# Data records
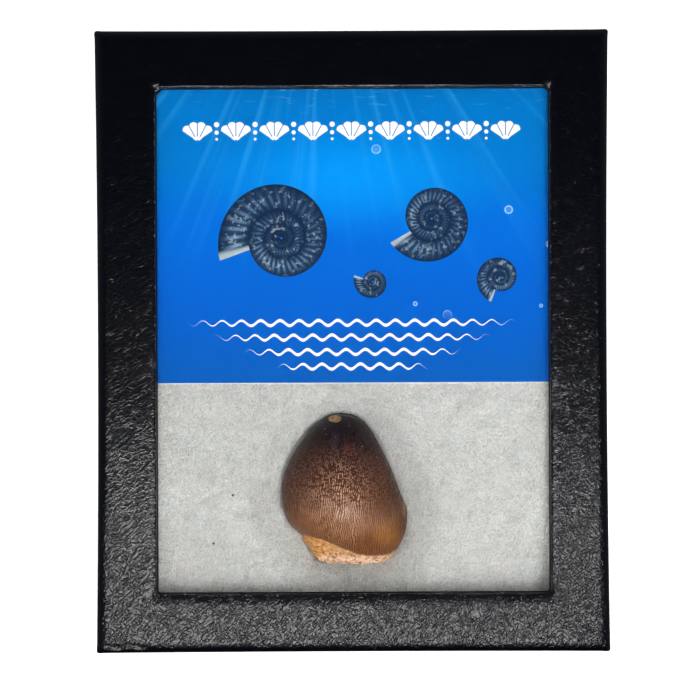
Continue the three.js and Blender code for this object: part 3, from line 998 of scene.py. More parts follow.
@dataclass(frozen=True)
class FossilFinish:
    """Brown enamel, nearly black at the tip, over tan broken dentine.

    The mesh carries dentine, 1 on the broken root, and ridge, the height of the enamel's wrinkles.
    """

    at: tuple[float, float, float]
    pitch: float = 0.35
    splinter_degrees: float = 14.0
    splinter_stretch: tuple[float, float, float] = (3.0, 1.0, 1.0)
    stains: tuple[Stain, ...] = (
        Stain((9.6, -9.0), (3.6, 3.2), 1.3, 0.2, 0.75, srgb(150, 94, 30)),
        Stain((-9.5, -6.5), (4.0, 4.0), 1.3, 0.2, 0.5, srgb(118, 74, 44)),
        Stain((0.8, 8.7), (1.5, 1.7), 1.3, 0.1, 0.35, srgb(92, 42, 28)),
        Stain((-2.1, 11.2), (1.3, 2.6), 1.1, 0.2, 0.3, srgb(50, 46, 60)),
        Stain((12.8, -4.0), (0.5, 1.9), 1.3, 0.5, 0.7, srgb(206, 158, 116)),
    )

    def _pebbles(self, wiring: Wiring, x: Field, y: Field, z: Field) -> Field:
        """The finest wrinkles: lines that fan out from the tip, broken into dots high up and whole low down.

        Args:
            wiring: The material's wiring.
            x: Place across the tooth.
            y: Place up the tooth.
            z: Place through the tooth.

        Returns:
            0 in the grooves between the wrinkles, and 1 on their backs.
        """
        fan = (y * -1 + 70) * (self.pitch / 70)
        drift = (wiring.noise(wiring.place(), 2.6, detail=0.6) - 0.5) * 4
        course = x.angle(z + 6) * 14 / fan + drift
        line = abs(course.fract() - 0.5) * 2
        low = (y + drift * 0.5).ramp(3.0, -6.0) * 0.7
        beads = wiring.noise(wiring.joined(course * 0.7, y / 0.45, z), 0.9, detail=1.5).ramp(0.36, 0.62)
        return line * (beads * 1.3 * (low * -1 + 1) + low)

    def _enamel(
        self,
        wiring: Wiring,
        x: Field,
        y: Field,
        ridge: Field,
        pebbles: Field,
    ) -> bpy.types.NodeSocket:
        """Tan brown low down and dark at the tip, with stains and a worn spot, painted shade on the flanks
        and in the wrinkles' grooves, and painted highlights on the wrinkle crests and as light specks high
        up.

        Args:
            wiring: The material's wiring.
            x: Place across the tooth.
            y: Place up the tooth.
            ridge: The height of the wrinkles that the mesh carries.
            pebbles: The height of the finest wrinkles.

        Returns:
            The colour's socket.
        """
        cloud = wiring.effect(Effect.MOTTLE, Size=5) - 0.5
        up = (y + cloud * 5 + ridge * 0.5 - (x * x) * 0.012 + 12.5) / 29
        colour = wiring.blend(up, (
            (0.0, srgb(104, 62, 30)),
            (0.16, srgb(116, 73, 42)),
            (0.32, srgb(88, 53, 32)),
            (0.52, srgb(68, 39, 28)),
            (0.7, srgb(44, 24, 22)),
            (0.82, srgb(19, 10, 16)),
            (1.0, srgb(9, 5, 11)),
        ))
        worn = ((x + 2.1) / 1.5).beside((y - 15.5) / 0.8).ramp(1.05, 0.75)
        fine = wiring.noise(wiring.place(), 0.3, detail=2)
        bare = wiring.mix(fine.ramp(0.42, 0.58), srgb(78, 52, 34), srgb(172, 134, 98))
        # Painted glints: light specks high on the crown stand for tiny highlights.
        painted_high_glints = wiring.effect(Effect.DUST, Spacing=1.0, Share=0.35, Speck=0.11) * y.ramp(4.0, 8.0)
        # Painted shade: the crown's sides, low down, are darker where they turn away from the light.
        painted_flank_shade = (abs(x + 0.4) / 13 + cloud * 0.5).ramp(0.45, 1.0) * y.ramp(-17.0, -6.0)
        # Painted highlight: paler wrinkle crests, strongest in the middle of the crown and fading to the
        # sides and tip.
        middle = ((x + 0.8) / 8.5).beside((y + 0.8) / 13).ramp(1.05, 0.1)
        crest = (pebbles + ridge * 0.2).ramp(0.35, 1.0) * up.ramp(1.0, 0.38) * (middle * 0.58 + 0.1)
        return wiring.laid(
            colour,
            *((stain.share(x, y), stain.colour) for stain in self.stains),
            (worn, bare),
            # Painted glints high on the crown.
            (painted_high_glints * 0.6, srgb(176, 166, 172)),
            # Painted shade on the flanks.
            (painted_flank_shade * 0.68, srgb(34, 18, 16)),
            # Painted highlight on the wrinkle crests.
            (crest, srgb(212, 170, 142)),
            # Painted shade in the grooves between the finest wrinkles.
            (pebbles.ramp(0.4, 0.0) * 0.36, srgb(24, 13, 11)),
        )

    def _splinters(self, wiring: Wiring) -> bpy.types.NodeSocket:
        """A place stretched along the way the dentine splinters."""
        return wiring.stretched(wiring.place(), self.splinter_degrees, self.splinter_stretch)

    def _dentine(self, wiring: Wiring, x: Field, y: Field) -> bpy.types.NodeSocket:
        """Granular tan, more orange to the left, with pinkish-white breaks low down, dark pits and painted
        glints.
        """
        flakes = self._splinters(wiring)
        broad = wiring.noise(wiring.place(), 1.6, detail=4)
        fine = wiring.noise(flakes, 0.42, detail=3)
        grains = wiring.noise(flakes, 0.3, detail=2)
        left = (x * -1 + broad * 3).ramp(2.0, 7.0)
        pale = (y * -1 + broad * 2).ramp(14.4, 15.8) * fine.ramp(0.3, 0.54)
        pits = fine.ramp(0.47, 0.36).most(broad.ramp(0.44, 0.34) * 0.8)
        # Painted glints: bright specks on the broken dentine.
        glints = wiring.effect(Effect.DUST, Spacing=0.7, Share=0.5, Speck=0.12)
        return wiring.laid(
            srgb(184, 138, 94),
            (left * 0.8, srgb(188, 126, 60)),
            (grains.ramp(0.5, 0.62) * 0.7, srgb(226, 186, 138)),
            (pale * 0.7, srgb(236, 202, 180)),
            (pits * 0.8, srgb(128, 74, 32)),
            # Painted glints.
            (glints * 0.9, srgb(255, 238, 214)),
        )

    def material(self) -> bpy.types.Material:
        """Builds the material, with the tooth's own middle as its centre."""
        coat = Coat("fossil", specular_ior_level=0.3, coat_roughness=0.1)
        wiring = coat.wiring
        x, y, z = wiring.axes(wiring.place())
        x, y, z = x - self.at[0], y - self.at[1], z - self.at[2]
        dentine = wiring.attribute("dentine")
        ridge = wiring.attribute("ridge")
        pebbles = self._pebbles(wiring, x, y, z)
        enamel = self._enamel(wiring, x, y, ridge, pebbles)
        colour = wiring.mix(dentine, enamel, self._dentine(wiring, x, y))
        # Painted shadow: a dark brown band where the enamel's lower edge meets the root, under its overhang.
        lip = dentine.ramp(0.0, 0.4) * dentine.ramp(1.0, 0.6)
        coat.set(base_color=wiring.mix(lip * 0.7, colour, srgb(70, 38, 22)))
        polish = wiring.effect(Effect.MOTTLE, Size=1.5)
        polished = ((x - 0.5) / 2.8).beside((y + 4.6) / 1.6).ramp(0.5, 1.3)
        coat.set(roughness=polish * 0.12 + polished * 0.07 + 0.05 + dentine * 0.3)
        coat.set(coat_weight=(dentine * -1 + 1) * (polished * -0.75 + 0.8))
        flakes = wiring.noise(self._splinters(wiring), 0.4, detail=3)
        height = pebbles * (dentine * -1 + 1) * (polished * 0.5 + 0.2) * (y.ramp(15.0, 5.0) * 0.85 + 0.15)
        coat.relief(height + flakes * dentine * 2, 0.1)
        return coat.material


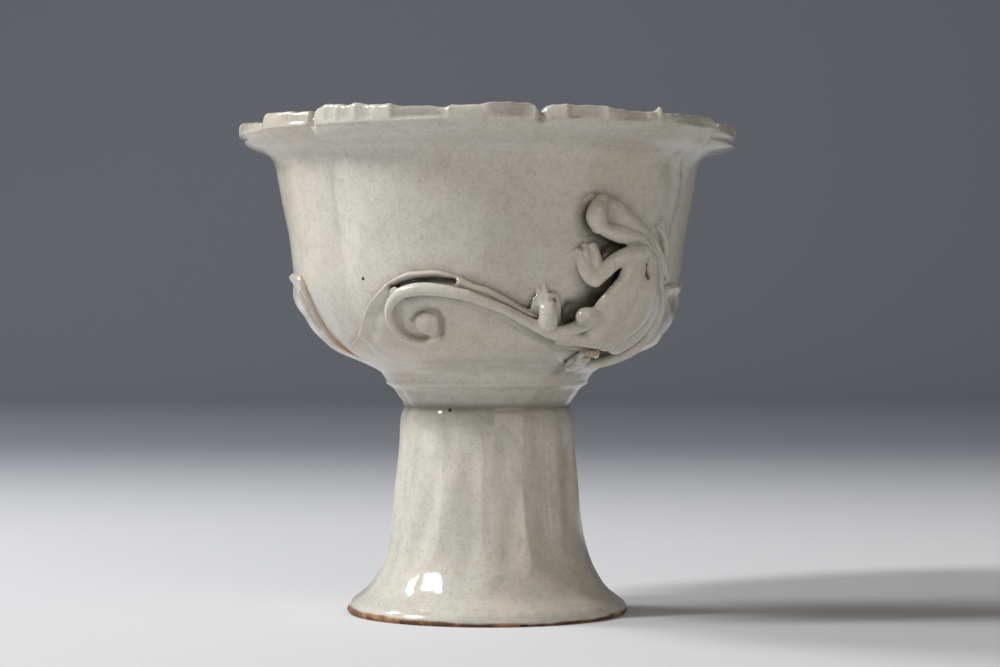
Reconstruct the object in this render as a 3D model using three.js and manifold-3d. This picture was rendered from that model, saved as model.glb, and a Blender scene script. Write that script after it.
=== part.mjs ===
// A porcelain libation cup: a six-lobed flower bowl on a hollow stem, with three outer petals
// round its base and a hand-rolled chilong, a hornless dragon, climbing its right front.
// Each piece is one that a potter forms by itself and lutes on with slip before the cup is glazed.
// Millimetres, +Z up, the foot's middle on the ground at the origin, the front facing -Y.
// Azimuths are in degrees round the cup: 0 at the front, 90 at the right.
import * as THREE from "three";
import { mergeVertices } from "three/addons/utils/BufferGeometryUtils.js";
import Module from "manifold-3d";

const wasm = await Module();
wasm.setup();

// Foot: a hollow stem that flares to a flat ring
const footHeight = 41.4;
const footRimRadius = 28;
const footEdge = 1.2;
const flareRadius = 21.9;
const flareHeight = 7.9;
const stemRadius = 18.6;
const stemHeight = 22;
const neckRadius = 16.7;
const footWall = 3.4;
const fluteCount = 14;
const fluteDepth = 0.25;

// Collar: the ring of clay between bowl and foot, with a ledge over a cove
const collarHeight = 5.2;
const ledgeRadius = 20.2;
const ledgeThickness = 1.4;
const coveDepth = 1.6;

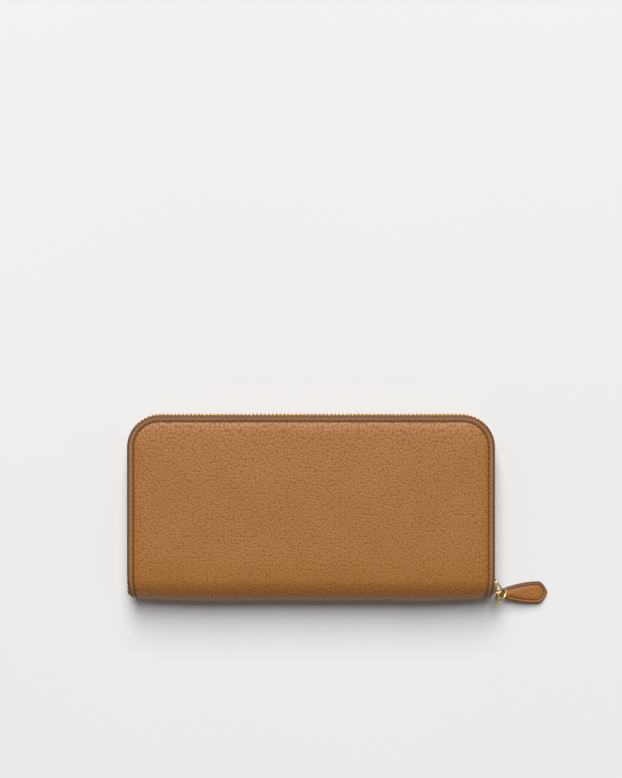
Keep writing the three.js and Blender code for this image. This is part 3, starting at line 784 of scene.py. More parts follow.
def mirrored(shape, side):
    """The back half is drawn; the front half is its mirror image in the middle plane."""
    points, faces = shape
    return (points * [1, 1, -1] + [0, 0, THICK] if side > 0 else points), faces


FIXED_END = node_box("right_front_teeth_end")[1][1]
MOVING_END = node_box("front_zip_teeth")[0][1]
CHAIN_END = TEETH_LOW[1]
TAPE_THICK = 0.42
INSIDE_ROUND = 9.9  # radius of the hollow inside the bent border
CORD_Z = 10.05  # how high a tape's corded edge reaches
TAPE_LOW = 2.75  # where a tape comes out from under the cover
TAPE_FOOT = -45.6  # Y at which the tapes end beside the spine


def tape_profile(low, high):
    """(inset, z) round a tape: it leaves the cover under the band, bows outwards and ends in a corded edge.

    low holds the tape's lower edge at each place along it, so the profile has one row for each."""
    t = np.linspace(0, 1, 10)[None]
    z = low[:, None] + (high - low[:, None]) * t
    part = (z - TAPE_LOW) / (CORD_Z - TAPE_LOW)
    middle = 0.95 - 0.58 * smooth(part / 0.5)
    thick = TAPE_THICK / 2 + 0.2 * smooth((part - 0.9) / 0.1)
    insets = np.concatenate([middle - thick, (middle + thick)[:, ::-1]], axis=1)
    return insets, np.concatenate([z, z[:, ::-1]], axis=1)


def under_cover(s, low):
    """The tape's lower edge: at low on the flat, and inside the cover's round beside the spine."""
    beyond = np.minimum(cover_y(s) - SPINE_Y, 0)
    return np.maximum(low, MIDDLE - np.sqrt(np.maximum(INSIDE_ROUND**2 - beyond**2, 0.01)))


def tape_piece(name, s, low, high, side, body, stands_for, setback=0.0):
    """A stretch of zip tape: tape_profile carried along the zip line, with a slow ripple."""
    insets, z = tape_profile(under_cover(s, low), high)
    ripple = 0.07 * np.sin(s / 6.1)[:, None] + 0.05 * np.sin(s / 2.7 + 0.8)[:, None]
    free = np.sin(np.pi * np.clip((z - TAPE_LOW) / (CORD_Z - TAPE_LOW), 0, 1))
    rings = zip_point(s[:, None], insets + setback + ripple * free, z)
    cloth = with_ends(np.stack(np.broadcast_arrays(s[:, None], z, insets), -1))
    piece(name, mirrored(swept(rings), side), TAPE, body, stands_for, attributes={"cloth": cloth})


def tooth_shape(reach, cord):
    """One tooth, y outwards and z towards the other row: legs round the cord, a waist and a head."""
    levels = (  # z, half width along the chain, outward side, inward side
        (cord - 0.25, 0.42, 0.65, -1.2),
        (cord - 0.1, 0.60, 0.93, -1.42),
        (cord + 0.75, 0.62, 0.98, -1.45),
        (cord + 1.25, 0.45, 0.90, -1.35),
        (reach - 0.35, 0.48, 0.92, -1.30),
        (reach, 0.34, 0.66, -1.1),
    )
    turn = np.linspace(0, 2 * np.pi, 8, endpoint=False) + np.pi / 8
    cos, sin = np.cos(turn), np.sin(turn)
    square = 1 / np.maximum(np.abs(cos), np.abs(sin)) ** 0.75
    rings = [
        np.stack([half * cos * square, (out + into) / 2 + (out - into) / 2 * sin * square, np.full(8, z)], 1)
        for z, half, out, into in levels
    ]
    return swept(np.stack(rings))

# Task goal
Your task is to repeat exactly the lines from the one that contains "Keep writing the" through the one that contains "return insets, np.concatenate([z, z[:, ::-1]], axis=1)", with both end lines included.

# Worked solution
Keep writing the three.js and Blender code for this image. This is part 3, starting at line 784 of scene.py. More parts follow.
def mirrored(shape, side):
    """The back half is drawn; the front half is its mirror image in the middle plane."""
    points, faces = shape
    return (points * [1, 1, -1] + [0, 0, THICK] if side > 0 else points), faces


FIXED_END = node_box("right_front_teeth_end")[1][1]
MOVING_END = node_box("front_zip_teeth")[0][1]
CHAIN_END = TEETH_LOW[1]
TAPE_THICK = 0.42
INSIDE_ROUND = 9.9  # radius of the hollow inside the bent border
CORD_Z = 10.05  # how high a tape's corded edge reaches
TAPE_LOW = 2.75  # where a tape comes out from under the cover
TAPE_FOOT = -45.6  # Y at which the tapes end beside the spine


def tape_profile(low, high):
    """(inset, z) round a tape: it leaves the cover under the band, bows outwards and ends in a corded edge.

    low holds the tape's lower edge at each place along it, so the profile has one row for each."""
    t = np.linspace(0, 1, 10)[None]
    z = low[:, None] + (high - low[:, None]) * t
    part = (z - TAPE_LOW) / (CORD_Z - TAPE_LOW)
    middle = 0.95 - 0.58 * smooth(part / 0.5)
    thick = TAPE_THICK / 2 + 0.2 * smooth((part - 0.9) / 0.1)
    insets = np.concatenate([middle - thick, (middle + thick)[:, ::-1]], axis=1)
    return insets, np.concatenate([z, z[:, ::-1]], axis=1)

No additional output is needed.